C’era qualcosa però che lo feriva in modo particolare: le critiche. Dopo l’uscita di One More Light, nel maggio 2017, Bennington ne ricevette molte, e quelle parole lo colpirono nel profondo. “A tal proposito, vorrei dire alcune cose. Forse sarò impopolare ma è la verità. E non ho intenzione di parlare dei componenti dei Linkin Park, ma penso che loro sarebbero d’accordo con quello che sto per dire. Quando hanno realizzato One More Light, l’album è stato recepito proprio come loro pensavano che sarebbe stato recepito, o almeno nel modo in cui Chester pensava che sarebbe stato recepito. Lui ha ricevuto molte critiche negative da parte del fan e queste sono state per lui motivo di preoccupazione”.

“Quando poi hanno pubblicato un disco come One More Light, al 95% dei fan è piaciuto, ma poi c’era quel 5% di gente che, invece, si lamentava. Così questi perdenti passavano tanto tempo davanti al computer. A me piace chiamarle così le persone che non hanno altro di meglio da fare che sedersi lì a scrivere con una tastiera quanto sono perdenti”, ha affermato Dowdell. Poi ha aggiunto: “Non capisco cosa porti una persona a essere fan di Chester e ad amare tutto ciò che fa o quasi, per poi parlare male di lui e scrivergli tante brutte cose solo perché ha fatto una canzone che non gli piace.
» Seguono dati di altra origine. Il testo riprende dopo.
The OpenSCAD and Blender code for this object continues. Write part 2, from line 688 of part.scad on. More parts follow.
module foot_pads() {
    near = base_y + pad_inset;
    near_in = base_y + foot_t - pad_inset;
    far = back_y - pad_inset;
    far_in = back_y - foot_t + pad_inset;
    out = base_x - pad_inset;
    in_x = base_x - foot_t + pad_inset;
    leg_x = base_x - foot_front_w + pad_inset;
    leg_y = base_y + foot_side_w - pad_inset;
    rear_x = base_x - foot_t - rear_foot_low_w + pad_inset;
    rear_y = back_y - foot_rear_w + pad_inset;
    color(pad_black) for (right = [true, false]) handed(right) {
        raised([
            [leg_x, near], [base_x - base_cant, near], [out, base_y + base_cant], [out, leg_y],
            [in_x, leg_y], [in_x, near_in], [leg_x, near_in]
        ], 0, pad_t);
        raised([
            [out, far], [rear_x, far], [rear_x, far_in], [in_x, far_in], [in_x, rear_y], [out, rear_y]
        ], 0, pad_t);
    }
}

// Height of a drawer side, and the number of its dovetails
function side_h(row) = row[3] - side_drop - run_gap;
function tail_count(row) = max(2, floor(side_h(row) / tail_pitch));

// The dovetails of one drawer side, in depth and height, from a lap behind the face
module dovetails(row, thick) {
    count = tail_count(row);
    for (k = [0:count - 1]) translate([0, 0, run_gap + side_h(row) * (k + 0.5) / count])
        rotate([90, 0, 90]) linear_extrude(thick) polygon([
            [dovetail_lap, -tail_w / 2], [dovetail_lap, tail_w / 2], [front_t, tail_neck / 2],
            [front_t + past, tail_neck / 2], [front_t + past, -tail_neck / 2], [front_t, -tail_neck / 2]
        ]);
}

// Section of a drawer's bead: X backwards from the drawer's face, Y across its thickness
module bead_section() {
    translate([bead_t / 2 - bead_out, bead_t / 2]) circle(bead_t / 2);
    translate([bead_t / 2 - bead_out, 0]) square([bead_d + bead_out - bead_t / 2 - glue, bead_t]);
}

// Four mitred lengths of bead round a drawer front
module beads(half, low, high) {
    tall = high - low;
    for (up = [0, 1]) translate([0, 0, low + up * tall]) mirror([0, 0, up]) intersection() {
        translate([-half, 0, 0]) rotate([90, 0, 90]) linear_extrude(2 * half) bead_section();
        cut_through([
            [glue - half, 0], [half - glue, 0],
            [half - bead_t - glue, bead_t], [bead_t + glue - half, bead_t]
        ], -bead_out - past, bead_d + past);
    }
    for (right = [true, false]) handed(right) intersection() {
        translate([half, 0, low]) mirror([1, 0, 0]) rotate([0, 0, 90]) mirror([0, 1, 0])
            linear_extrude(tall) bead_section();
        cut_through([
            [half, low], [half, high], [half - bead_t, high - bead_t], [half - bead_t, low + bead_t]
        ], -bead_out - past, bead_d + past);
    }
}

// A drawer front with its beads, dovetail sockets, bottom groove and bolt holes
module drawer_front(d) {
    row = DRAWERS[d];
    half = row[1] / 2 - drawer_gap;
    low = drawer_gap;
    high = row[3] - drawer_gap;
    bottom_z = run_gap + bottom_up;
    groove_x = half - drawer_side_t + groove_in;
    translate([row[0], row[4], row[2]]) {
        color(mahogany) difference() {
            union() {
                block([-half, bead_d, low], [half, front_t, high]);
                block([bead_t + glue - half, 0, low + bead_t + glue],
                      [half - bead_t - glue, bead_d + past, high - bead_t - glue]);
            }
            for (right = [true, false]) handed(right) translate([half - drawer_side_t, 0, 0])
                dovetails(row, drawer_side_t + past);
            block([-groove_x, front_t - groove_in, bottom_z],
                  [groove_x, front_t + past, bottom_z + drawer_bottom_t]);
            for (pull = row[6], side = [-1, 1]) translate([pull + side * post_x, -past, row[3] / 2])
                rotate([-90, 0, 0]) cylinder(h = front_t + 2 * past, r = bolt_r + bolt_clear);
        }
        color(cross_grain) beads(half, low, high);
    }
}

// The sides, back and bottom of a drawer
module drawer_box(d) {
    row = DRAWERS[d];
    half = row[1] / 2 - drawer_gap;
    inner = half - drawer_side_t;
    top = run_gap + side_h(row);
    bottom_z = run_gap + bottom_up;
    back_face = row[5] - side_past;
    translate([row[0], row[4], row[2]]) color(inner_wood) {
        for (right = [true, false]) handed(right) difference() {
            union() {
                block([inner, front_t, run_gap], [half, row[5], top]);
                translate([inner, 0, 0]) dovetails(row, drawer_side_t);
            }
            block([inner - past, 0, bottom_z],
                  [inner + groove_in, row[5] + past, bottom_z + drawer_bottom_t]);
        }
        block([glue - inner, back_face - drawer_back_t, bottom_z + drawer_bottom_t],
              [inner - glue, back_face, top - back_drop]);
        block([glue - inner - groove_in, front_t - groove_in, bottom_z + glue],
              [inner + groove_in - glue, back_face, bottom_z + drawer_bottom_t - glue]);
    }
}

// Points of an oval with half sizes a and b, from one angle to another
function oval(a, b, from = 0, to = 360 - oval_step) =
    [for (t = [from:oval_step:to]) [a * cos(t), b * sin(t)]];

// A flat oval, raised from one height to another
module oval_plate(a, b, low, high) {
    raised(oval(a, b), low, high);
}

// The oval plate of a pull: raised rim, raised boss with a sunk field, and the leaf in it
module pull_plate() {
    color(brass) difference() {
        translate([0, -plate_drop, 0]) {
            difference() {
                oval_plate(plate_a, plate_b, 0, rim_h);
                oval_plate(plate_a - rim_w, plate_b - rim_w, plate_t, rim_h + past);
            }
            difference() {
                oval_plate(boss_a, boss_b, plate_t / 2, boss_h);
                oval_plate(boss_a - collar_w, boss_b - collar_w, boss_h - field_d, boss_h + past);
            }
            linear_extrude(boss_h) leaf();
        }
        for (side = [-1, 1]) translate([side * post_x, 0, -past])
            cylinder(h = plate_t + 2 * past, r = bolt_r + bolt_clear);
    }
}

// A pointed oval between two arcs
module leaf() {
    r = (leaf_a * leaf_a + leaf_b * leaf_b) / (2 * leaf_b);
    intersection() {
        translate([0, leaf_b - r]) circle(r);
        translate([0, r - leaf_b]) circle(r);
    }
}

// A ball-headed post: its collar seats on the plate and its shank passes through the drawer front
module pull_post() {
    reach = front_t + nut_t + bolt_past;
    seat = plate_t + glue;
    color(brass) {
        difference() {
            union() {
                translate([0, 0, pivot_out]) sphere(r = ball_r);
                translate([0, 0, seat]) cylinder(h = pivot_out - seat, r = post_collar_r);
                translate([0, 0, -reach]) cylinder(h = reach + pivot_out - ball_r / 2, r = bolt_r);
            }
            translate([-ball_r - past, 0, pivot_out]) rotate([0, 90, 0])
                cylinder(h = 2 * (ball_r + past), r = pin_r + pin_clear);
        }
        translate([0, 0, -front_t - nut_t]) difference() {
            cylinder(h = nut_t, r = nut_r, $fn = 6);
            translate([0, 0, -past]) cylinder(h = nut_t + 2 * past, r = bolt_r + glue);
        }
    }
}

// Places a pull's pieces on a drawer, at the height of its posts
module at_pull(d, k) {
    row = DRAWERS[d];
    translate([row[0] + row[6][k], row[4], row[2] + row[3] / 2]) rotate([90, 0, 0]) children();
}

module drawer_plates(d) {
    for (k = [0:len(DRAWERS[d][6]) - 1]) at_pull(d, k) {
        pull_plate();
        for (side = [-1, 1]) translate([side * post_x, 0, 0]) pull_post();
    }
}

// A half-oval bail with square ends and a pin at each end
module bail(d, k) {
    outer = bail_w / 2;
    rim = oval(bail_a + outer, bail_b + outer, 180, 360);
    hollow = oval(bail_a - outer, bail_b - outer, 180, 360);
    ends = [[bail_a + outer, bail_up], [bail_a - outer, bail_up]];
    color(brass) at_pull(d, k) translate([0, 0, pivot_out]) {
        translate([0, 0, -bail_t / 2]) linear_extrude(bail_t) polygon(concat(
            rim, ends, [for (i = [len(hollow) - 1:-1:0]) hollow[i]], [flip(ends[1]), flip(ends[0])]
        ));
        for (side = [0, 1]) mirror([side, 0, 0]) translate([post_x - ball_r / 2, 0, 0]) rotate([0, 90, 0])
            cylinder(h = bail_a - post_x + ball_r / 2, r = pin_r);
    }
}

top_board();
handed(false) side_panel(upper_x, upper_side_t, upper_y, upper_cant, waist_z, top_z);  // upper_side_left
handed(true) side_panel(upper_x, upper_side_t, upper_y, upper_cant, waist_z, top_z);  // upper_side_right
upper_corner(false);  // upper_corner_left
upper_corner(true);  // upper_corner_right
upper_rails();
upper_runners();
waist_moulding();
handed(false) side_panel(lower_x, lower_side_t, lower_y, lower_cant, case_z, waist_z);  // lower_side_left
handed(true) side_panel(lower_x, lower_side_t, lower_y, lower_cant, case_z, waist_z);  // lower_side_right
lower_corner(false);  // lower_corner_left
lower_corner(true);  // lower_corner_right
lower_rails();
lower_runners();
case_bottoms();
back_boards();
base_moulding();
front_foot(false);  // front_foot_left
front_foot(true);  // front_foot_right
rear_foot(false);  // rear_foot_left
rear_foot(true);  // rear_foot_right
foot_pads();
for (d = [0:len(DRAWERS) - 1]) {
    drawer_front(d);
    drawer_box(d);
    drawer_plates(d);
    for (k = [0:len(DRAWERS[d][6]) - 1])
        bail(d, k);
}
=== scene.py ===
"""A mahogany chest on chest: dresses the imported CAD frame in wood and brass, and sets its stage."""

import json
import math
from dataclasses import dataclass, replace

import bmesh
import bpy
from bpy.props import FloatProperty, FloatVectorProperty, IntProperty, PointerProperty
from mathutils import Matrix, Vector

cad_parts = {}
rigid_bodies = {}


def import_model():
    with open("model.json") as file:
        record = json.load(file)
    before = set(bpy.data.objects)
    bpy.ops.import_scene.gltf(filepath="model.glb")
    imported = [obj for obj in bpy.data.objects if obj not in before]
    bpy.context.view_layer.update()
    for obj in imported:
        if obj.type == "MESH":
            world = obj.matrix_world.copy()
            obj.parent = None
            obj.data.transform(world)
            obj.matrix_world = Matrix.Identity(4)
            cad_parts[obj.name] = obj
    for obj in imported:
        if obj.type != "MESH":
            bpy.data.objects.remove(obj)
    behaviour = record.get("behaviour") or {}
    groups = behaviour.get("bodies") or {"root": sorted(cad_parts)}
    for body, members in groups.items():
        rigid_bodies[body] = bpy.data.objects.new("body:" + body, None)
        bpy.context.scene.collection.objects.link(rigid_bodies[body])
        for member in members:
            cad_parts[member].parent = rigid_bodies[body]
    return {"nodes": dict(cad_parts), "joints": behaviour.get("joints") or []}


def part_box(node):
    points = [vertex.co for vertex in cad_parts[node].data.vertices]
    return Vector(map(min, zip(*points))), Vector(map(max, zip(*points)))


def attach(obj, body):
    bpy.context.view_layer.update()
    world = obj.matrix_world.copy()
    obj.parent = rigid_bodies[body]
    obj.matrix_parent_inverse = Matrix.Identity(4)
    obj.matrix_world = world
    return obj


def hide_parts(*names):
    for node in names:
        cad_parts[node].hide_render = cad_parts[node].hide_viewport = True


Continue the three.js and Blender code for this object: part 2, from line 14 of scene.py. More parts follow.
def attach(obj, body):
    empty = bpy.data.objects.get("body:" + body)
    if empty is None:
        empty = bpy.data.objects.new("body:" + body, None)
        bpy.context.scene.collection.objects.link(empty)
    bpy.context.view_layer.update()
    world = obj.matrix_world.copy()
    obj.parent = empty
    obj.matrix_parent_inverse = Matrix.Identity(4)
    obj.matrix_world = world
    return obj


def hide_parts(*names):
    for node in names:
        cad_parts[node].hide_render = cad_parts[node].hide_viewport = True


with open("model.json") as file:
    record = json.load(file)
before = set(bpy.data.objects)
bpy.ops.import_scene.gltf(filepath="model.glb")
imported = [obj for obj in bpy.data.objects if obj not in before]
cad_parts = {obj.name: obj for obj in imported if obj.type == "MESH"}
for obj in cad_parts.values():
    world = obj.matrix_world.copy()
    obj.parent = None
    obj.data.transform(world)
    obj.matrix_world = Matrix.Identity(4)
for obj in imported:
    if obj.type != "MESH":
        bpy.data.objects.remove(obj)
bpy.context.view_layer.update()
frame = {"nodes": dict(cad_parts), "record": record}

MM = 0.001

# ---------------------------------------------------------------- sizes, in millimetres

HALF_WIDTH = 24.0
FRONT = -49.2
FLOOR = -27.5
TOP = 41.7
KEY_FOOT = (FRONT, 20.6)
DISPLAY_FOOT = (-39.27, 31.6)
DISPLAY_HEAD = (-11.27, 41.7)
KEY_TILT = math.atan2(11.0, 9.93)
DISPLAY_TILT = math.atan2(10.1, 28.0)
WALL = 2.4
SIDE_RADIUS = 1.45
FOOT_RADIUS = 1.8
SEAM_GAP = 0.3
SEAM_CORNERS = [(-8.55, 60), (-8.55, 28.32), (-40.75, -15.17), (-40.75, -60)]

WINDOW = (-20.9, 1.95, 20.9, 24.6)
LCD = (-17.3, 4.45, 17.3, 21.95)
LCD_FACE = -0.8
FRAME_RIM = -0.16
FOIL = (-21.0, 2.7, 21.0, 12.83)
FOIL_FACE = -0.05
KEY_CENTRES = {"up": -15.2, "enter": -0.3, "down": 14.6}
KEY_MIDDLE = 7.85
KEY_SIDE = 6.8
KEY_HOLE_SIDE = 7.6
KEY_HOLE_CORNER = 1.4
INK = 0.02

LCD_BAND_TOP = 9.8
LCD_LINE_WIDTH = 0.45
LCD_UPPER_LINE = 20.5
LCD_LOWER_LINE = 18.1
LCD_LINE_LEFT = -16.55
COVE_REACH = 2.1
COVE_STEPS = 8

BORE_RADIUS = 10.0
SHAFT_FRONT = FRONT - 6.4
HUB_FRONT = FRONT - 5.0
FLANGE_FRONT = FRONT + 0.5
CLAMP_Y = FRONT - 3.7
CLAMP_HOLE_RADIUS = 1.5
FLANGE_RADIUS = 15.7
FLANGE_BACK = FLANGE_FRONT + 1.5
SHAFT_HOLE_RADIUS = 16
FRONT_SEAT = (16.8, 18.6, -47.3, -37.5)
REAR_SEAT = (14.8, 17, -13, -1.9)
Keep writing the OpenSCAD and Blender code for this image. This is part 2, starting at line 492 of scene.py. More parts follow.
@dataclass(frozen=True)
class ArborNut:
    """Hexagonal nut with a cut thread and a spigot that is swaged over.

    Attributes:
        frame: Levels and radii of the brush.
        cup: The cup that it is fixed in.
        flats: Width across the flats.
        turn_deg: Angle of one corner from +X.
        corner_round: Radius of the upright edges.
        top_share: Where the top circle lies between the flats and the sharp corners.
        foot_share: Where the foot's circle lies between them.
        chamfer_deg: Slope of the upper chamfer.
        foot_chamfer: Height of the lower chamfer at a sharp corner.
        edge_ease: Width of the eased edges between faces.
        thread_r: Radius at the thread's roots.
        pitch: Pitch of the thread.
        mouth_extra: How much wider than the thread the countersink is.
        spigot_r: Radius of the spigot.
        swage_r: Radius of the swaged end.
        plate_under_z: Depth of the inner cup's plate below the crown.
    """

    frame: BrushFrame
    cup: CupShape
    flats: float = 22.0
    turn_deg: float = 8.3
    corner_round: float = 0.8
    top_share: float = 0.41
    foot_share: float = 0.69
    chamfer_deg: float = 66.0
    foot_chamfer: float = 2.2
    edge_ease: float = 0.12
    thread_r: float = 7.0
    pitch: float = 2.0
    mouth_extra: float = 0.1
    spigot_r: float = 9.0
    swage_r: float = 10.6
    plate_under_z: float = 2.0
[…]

Queste cose erano davvero un peso per lui”.

Chester era segnato fin dall’infanzia. “Da bambino ha subito abusi sessuali e questo ha sempre gravato su di lui. Alla fine tutto è culminato in quei pensieri che hanno portato Chester a non sentirsi mai abbastanza bravo o mai davvero apprezzato, come se non valesse tanto. Aveva questo vuoto dentro e penso che non lo riuscisse a spiegare a molte persone. Io ho conosciuto piuttosto bene questo suo lato. Dopo uno show, se ci fossero state migliaia di persone desiderose di incontrarlo per dirgli quanto fosse grande, quanto avesse cambiato le loro vite in un modo profondo e positivo, quanto avesse dato loro un sollievo dal loro dolore e dalla loro disperazione, dentro di sé, Chester non le avrebbe neanche ascoltate. Lui avrebbe detto loro ‘Grazie’ e avrebbe continuato a sentirsi come se non valesse abbastanza”.

E la confessione più intima arriva proprio da quel dialogo continuo tra amici: “Abbiamo parlato di questo e lui mi diceva ‘Mi sento come se non fossi abbastanza intelligente. Non penso di essere abbastanza bravo’. Io gli rispondevo: ‘Chester, tu sei una così bella persona. Dimentica il canto. Non mi importa di te come cantante, mi importa di te come essere umano. Non mi interessa se sei un grande cantante, mi interessa che tu sia una brava persona’. Chester era uno dei migliori amici che si possano avere”.